1. Home
  2.  » 
  3. Business Litigation
  4.  » Arbitration in Business Litigation

Arbitration in Business Litigation

On Behalf of | Sep 15, 2015 | Business Litigation

Buffington Law Firm’s business litigation trial lawyers are often asked about the pros and cons of arbitration as compared to litigating a matter in court.  In this article we will examine some of the factors regarding arbitration as a means of dispute resolution.

Arbitration is a process in which an arbitrator hears and evaluates evidence in an actual evidentiary hearing, and decides the case.  The arbitrator or arbitrators (there may be more than one) sits as judge and jury and issues a decision.  This decision normally has the force of law just as does a judgment deriving from a court verdict and in fact an arbitration ruling normally can be entered as a judgment in court if necessary.

Arbitration is often mandated by contract.  It is not uncommon for a business contract to specify that any dispute between the parties arising from the transaction set forth in the contract will be resolved by some form of arbitration.  These are important provisions and generally if a contract dispute arises between the parties, and one party wants to enforce the arbitration clause and litigate the matter in arbitration, the other party cannot escape arbitration.  The Federal Arbitration Act (“FAA”) pre-empts State law on this subject, and operates to make any reasonable arbitration clause (and some unreasonable ones) in a contract enforceable.  Public policy favors arbitration for various reasons including a desire to unburden the court system.  If a dispute derives from a contract with an arbitration clause, unless both sides agree to waive the clause, generally the controversy will be decided in arbitration.

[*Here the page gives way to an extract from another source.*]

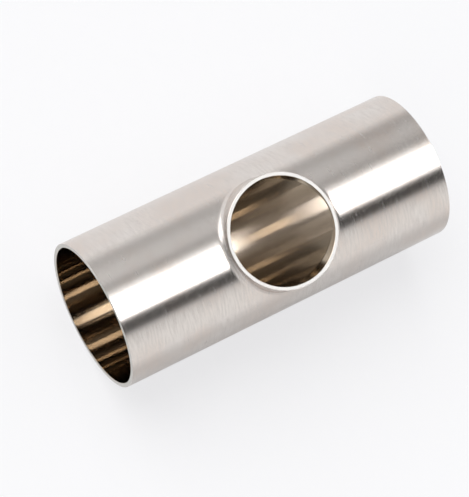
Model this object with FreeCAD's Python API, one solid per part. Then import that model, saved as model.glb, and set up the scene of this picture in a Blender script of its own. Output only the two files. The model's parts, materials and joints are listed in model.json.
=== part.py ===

Arbitration has many advantages and disadvantages.  Some advantages may include:

  • Informality.  While an arbitration hearing is far from informal, the process can be less formal and quicker than a Superior Court or Federal Court trial.  Disputes in the litigation process, i.e. discovery disputes, etc. can often be resolved with an informal telephone conference with the arbitrator, rather than a full-blown noticed court hearing.  Evidentiary stipulations can be simplified.  The rules of evidence are usually somewhat relaxed in an arbitration hearing.  Some arbitration forums allow written declarations to be admitted as evidence.  These things may operate to reduce the cost of litigation.
  • Speed.  Business litigation disputes are rarely tried in court sooner than one year after the case is filed.  It may be quicker in arbitration. This too, may contribute to cost savings.
  • Finality.  The ruling of the arbitrator is rarely appealable, even if legally dubious.  By contrast rulings in Court can be and often are appealed.  Thus an arbitration ruling usually represents the final word on a controversy.
  • Cost.  The speed and sometimes streamlined process of arbitration, and the lack of much in the way of a right of appeal, overall may reduce the cost of litigation.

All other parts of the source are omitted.